THE PROBLEM: Show every line below where "Blender" can be found.

------ INFORMATION PROVIDED ------

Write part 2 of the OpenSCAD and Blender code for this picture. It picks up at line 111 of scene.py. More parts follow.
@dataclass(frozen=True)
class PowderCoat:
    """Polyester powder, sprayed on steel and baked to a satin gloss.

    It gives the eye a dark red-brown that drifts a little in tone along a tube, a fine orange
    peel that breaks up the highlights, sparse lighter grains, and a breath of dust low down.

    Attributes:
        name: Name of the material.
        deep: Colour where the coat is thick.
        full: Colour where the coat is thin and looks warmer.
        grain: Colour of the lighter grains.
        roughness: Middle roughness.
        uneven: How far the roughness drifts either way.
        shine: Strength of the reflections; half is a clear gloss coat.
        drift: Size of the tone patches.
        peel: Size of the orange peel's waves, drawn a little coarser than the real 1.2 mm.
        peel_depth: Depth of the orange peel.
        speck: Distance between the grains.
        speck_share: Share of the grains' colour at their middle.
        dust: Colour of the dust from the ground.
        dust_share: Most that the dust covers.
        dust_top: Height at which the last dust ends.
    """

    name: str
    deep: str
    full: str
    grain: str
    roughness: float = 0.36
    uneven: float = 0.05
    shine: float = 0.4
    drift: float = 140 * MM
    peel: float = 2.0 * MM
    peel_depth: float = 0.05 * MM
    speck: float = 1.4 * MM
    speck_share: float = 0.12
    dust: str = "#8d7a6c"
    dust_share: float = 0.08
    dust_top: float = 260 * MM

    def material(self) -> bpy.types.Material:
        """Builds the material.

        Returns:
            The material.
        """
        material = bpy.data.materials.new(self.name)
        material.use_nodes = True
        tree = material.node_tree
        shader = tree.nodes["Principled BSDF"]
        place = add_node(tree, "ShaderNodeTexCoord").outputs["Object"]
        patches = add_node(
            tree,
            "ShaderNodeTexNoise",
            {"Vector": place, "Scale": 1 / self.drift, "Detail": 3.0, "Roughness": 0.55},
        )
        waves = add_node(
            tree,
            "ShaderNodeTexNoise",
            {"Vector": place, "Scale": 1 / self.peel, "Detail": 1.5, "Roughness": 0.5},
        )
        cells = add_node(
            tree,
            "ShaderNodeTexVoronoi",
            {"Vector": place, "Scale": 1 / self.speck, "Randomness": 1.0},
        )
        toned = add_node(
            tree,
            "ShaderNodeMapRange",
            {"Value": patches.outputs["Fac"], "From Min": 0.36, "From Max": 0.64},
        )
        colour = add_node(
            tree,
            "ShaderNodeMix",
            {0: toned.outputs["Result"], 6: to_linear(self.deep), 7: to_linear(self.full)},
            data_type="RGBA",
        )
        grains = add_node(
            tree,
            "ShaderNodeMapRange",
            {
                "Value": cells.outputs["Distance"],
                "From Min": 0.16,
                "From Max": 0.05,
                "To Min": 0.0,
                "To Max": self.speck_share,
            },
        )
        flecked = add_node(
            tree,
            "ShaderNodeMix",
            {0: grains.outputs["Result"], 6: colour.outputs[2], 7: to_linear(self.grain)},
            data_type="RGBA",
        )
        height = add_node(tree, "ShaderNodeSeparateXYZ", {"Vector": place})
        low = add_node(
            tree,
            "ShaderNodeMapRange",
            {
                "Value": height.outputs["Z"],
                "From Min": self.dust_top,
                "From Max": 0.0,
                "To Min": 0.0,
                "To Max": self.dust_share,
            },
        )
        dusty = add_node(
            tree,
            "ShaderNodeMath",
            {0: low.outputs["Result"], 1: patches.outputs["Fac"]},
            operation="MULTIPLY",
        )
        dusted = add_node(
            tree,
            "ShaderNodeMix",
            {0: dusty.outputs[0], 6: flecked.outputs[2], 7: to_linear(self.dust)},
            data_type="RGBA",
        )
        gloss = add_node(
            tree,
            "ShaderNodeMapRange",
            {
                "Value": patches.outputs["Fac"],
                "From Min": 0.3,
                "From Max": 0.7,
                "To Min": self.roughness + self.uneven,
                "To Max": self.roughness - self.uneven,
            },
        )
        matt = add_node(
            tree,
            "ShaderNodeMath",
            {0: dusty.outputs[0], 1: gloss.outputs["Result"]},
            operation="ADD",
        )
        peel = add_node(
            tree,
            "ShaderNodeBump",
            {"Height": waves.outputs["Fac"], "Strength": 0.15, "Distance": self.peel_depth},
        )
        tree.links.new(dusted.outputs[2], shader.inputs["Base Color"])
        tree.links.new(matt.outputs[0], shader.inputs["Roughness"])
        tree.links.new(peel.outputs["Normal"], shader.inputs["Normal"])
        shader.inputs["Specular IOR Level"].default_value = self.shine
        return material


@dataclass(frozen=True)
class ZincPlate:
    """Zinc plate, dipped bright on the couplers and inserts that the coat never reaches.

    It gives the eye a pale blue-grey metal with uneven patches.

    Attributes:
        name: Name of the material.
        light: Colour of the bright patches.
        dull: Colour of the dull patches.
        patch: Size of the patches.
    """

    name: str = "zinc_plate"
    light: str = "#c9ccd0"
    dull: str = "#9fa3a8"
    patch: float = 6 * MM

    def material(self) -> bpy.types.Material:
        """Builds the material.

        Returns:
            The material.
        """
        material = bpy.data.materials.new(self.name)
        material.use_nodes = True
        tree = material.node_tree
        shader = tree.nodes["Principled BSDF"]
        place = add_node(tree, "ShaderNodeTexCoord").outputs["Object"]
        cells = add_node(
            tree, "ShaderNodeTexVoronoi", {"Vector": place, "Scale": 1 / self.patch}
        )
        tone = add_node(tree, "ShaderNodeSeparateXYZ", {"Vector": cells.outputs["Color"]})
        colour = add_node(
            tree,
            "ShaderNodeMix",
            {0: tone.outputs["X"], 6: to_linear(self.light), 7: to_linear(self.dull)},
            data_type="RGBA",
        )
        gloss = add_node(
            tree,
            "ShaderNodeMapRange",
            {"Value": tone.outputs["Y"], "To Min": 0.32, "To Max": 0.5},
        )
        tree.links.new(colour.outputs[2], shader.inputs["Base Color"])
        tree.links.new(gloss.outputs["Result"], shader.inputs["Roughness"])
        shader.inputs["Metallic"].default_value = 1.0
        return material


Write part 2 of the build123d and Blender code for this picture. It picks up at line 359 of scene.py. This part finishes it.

------

RESPONSE TO THIS EXERCISE:
Write part 2 of the OpenSCAD and Blender code for this picture. It picks up at line 111 of scene.py. More parts follow.
Write part 2 of the build123d and Blender code for this picture. It picks up at line 359 of scene.py. This part finishes it.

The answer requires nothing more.